Anyone more concerned about democracy than proving their own intellectual superiority would have a few questions to ask instead. For instance: Why do so many people not understand the way Australian politics actually works? Is it good for people’s understanding of politics to be so far removed from the formal rules it runs by? And is it possible that people’s desire to have a direct say in who becomes Prime Minister is far more democratic than the current system where a Prime Minister can be removed by people most voters have never heard of?
The instant reaction of helpfully explaining how ignorant the common people are, instead of asking how, by whom and why they are kept in such ignorance, shows just how undemocratic many people of liberal-left tendencies are in Australia. They have so little trust in people that their instincts lead them to talk about the Westminster system as though it were handed down from the Heavens, instead of exploring how it can be and is used to thwart democracy.
It’s interesting that Ms Gillard has shown she understands the way people feel, and has paid lip-service to it, saying “I also certainly acknowledge I have not been elected Prime Minister by the Australian people. And in coming months I will ask the Governor-General to call for a general election so that the Australian people can exercise their birthright to choose their Prime Minister”. Ms Gillard has also said she will not move into The Lodge, the Prime Minister’s official residence, until after she has won an election. Instead of hectoring people about the nature of the Westminster system, the new Prime Minister has demonstrated she gets the clear political difference between a PM elected by the people and one installed by party hacks.
It’s time for Australians to start asking hard questions about democracy, instead of using their knowledge of an undemocratic system to cut off serious debate about how we choose our leaders – or how they are chosen for us.


You raise a lot of interesting points, none of which I completely disagree with but equally, I can’t completely agree with your conclusions.
What we have to remember is that we don’t just elect a person, we don’t just elect a party, but we also elect policies. Furthermore, we elect checks and balances. To single out the person who is prime minister, ignores those other factors.
For instance, we did not vote for a mining tax. Kevin Rudd and/or Labor did not mention that in the campaign, so there is an argument to be made that Gillard did the more democratic thing by rolling Rudd and diluting the policy. It’s not a strong argument, but it’s something to consider along with people’s perception of how democracy works.
Rudd and Labor did go to the election with a policy of an ETS, which was voted down by the Liberals and the Greens (for different reasons) in the Senate. Is that democratic? Rudd and Labor also went to the election with the policy of an internet filter, which is deeply unpopular across all sides of politics, yet we voted for it. Or did we?
July 12, 2010 at 8:06 AM
Hi Bill,
On the ETS, no doubt the Greens and Libs would argue that they too were elected to the Senate and so have every right to vote as they see fit. A counter-argument is that the Greens only received roughly 10% of the vote and shouldn’t be able to hold back policies that the ALP made a major part of their campaign.
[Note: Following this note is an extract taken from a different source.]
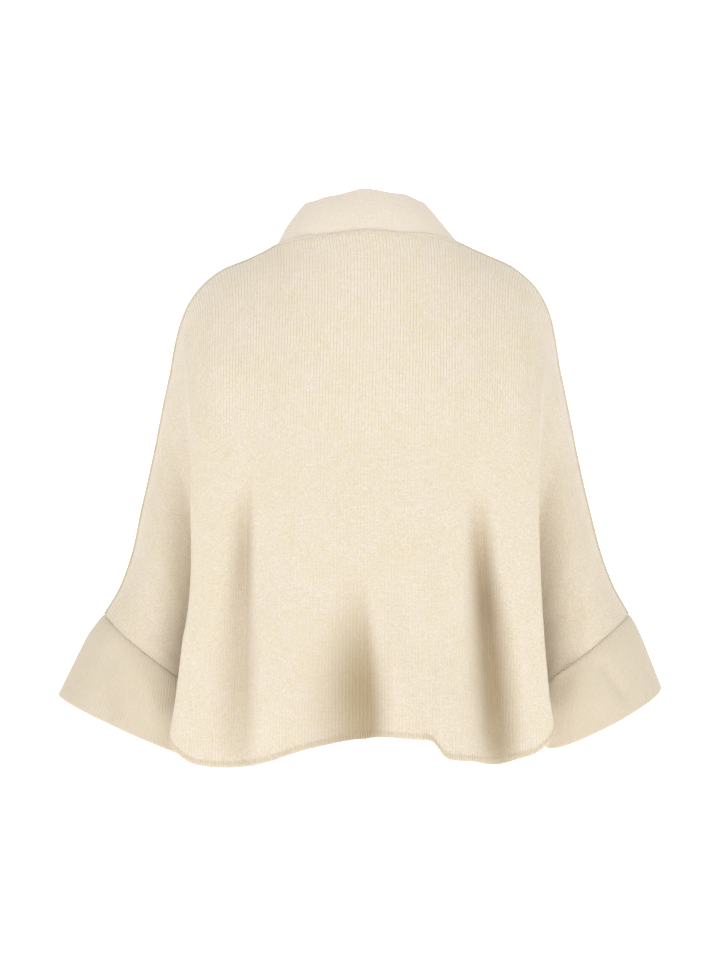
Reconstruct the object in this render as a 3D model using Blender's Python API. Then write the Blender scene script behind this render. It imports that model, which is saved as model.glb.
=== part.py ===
"""Knitted dolman cardigan with a ribbed stand collar and wide flared cuffs, worn open.

Metres, +Z up. The wearer faces -Y and their left hand is at +X. The origin lies
midway between the two neck points, where the shoulders carry the garment.
Every piece is a closed wall: a shaped outer face, and an inner face one cloth
thickness behind it. Tables are in millimetres.
"""

import bpy
import numpy as np

MM = 0.001
SEAM_GAP = 0.3
COLLAR_GAP = 0.6
BAND_GAP = 0.9

# Colours of the rib knit: body, and the heavier rib of the cuffs, collar and bands
CREAM = (0.86, 0.78, 0.63)
RIB_CREAM = (0.85, 0.77, 0.63)

# Cloth thickness
BODY_CLOTH = 2.8
CUFF_CLOTH = 4.6
COLLAR_CLOTH = 5.6
BAND_CLOTH = 4.2

# Rib relief on the cuffs and collar
RIB_HEIGHT = 1.1
CUFF_RIBS = 104
COLLAR_RIB_PITCH = 4.1

# The cut, measured across from the centre back
NECK_HALF = 130.0
FRONT_EDGE = 58.0
HEM_CORNER = 410.0
CUFF_SEAM = 660.0

# Neckline
NECK_WIDTH = 118.0
NECK_DEPTH = 57.0
NECK_ROUNDNESS = 0.6

# Front is a little deeper than the back
FRONT_DEPTH = 1.04

# Crest of the whole shape by place on the cut: over the neck hole, then shoulder and overarm
CREST = {
    "at": (0, 65, 130, 168, 204, 248, 282, 315, 345, 389, 460, 527, 578, 620, 660),
    "x": (0, 63, 118, 153, 188, 223, 239, 246, 251, 260.5, 275, 291, 305, 321, 341),
    "z": (74, 43.5, 0, -17, -32, -63, -96, -130, -162, -208, -282, -352, -405, -447, -483),
}

# Level of the front neck edge at each distance from the centre front
NECK_EDGE = {
    "x": (52, 58, 73, 92, 107, 118),
    "z": (-262, -232, -150, -78, -26, 0),
}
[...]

As far as Internet censorship goes, I think the ALP announced compulsory censorship so late, and drew so little attention to it, that it would be difficult to argue they had a mandate for it.
And on the broader issue of checks and balances, I’m really not sure what a more democratic system should do. There are arguments in both directions: A government should have the power to bring in the program it was elected on, but what if that program involves violating the human rights of a minority? What if the program doesn’t violate rights but umis simply unwise?
I’m not arguing here for any particular structure of government; the USA directly elects thousands of politucians, from Presidents to town dog-catchers, and there still seem to be many undemocratic things going on there.
I’m talking more about examining our political culture, and especially looking at the attitudes of people who would claim to be progressive but actually have some very conservative attitudes of distrust and contempt for many of their fellow Australians.
July 12, 2010 at 9:34 AM
I think you underestimate the role of our education system in providing the basics of civics education. It happens. That the media and its beneficiaries persist in dumbing down politics and not bothering to explain things is not the fault of those you claim are the “liberal left intellectually superior believing types”.
Perhaps you should revisit the work of the last Government in cutting the resources and opportunities for the Australian Electoral Commission to educate those in voter land. Better still wonder why they wanted to get rid of compulsory voting and succeeded in make political donations easier to hide.
The claim “I didn’t really understand how it worked”, doesn’t work for a loan, a contract or a mortgage so why should it for whining about our electoral system
July 12, 2010 at 10:50 PM
However, SM, if it is the liberal-left doing the sneering (and I’ve seen them do it a lot in the last few weeks) that is a BIG problem in our political culture. If they aren’t behind the idea that people should be better educated, if they instead write off people as “whining” about politics, then who is going to push the idea that undemocratic systems and structures need to be challenged?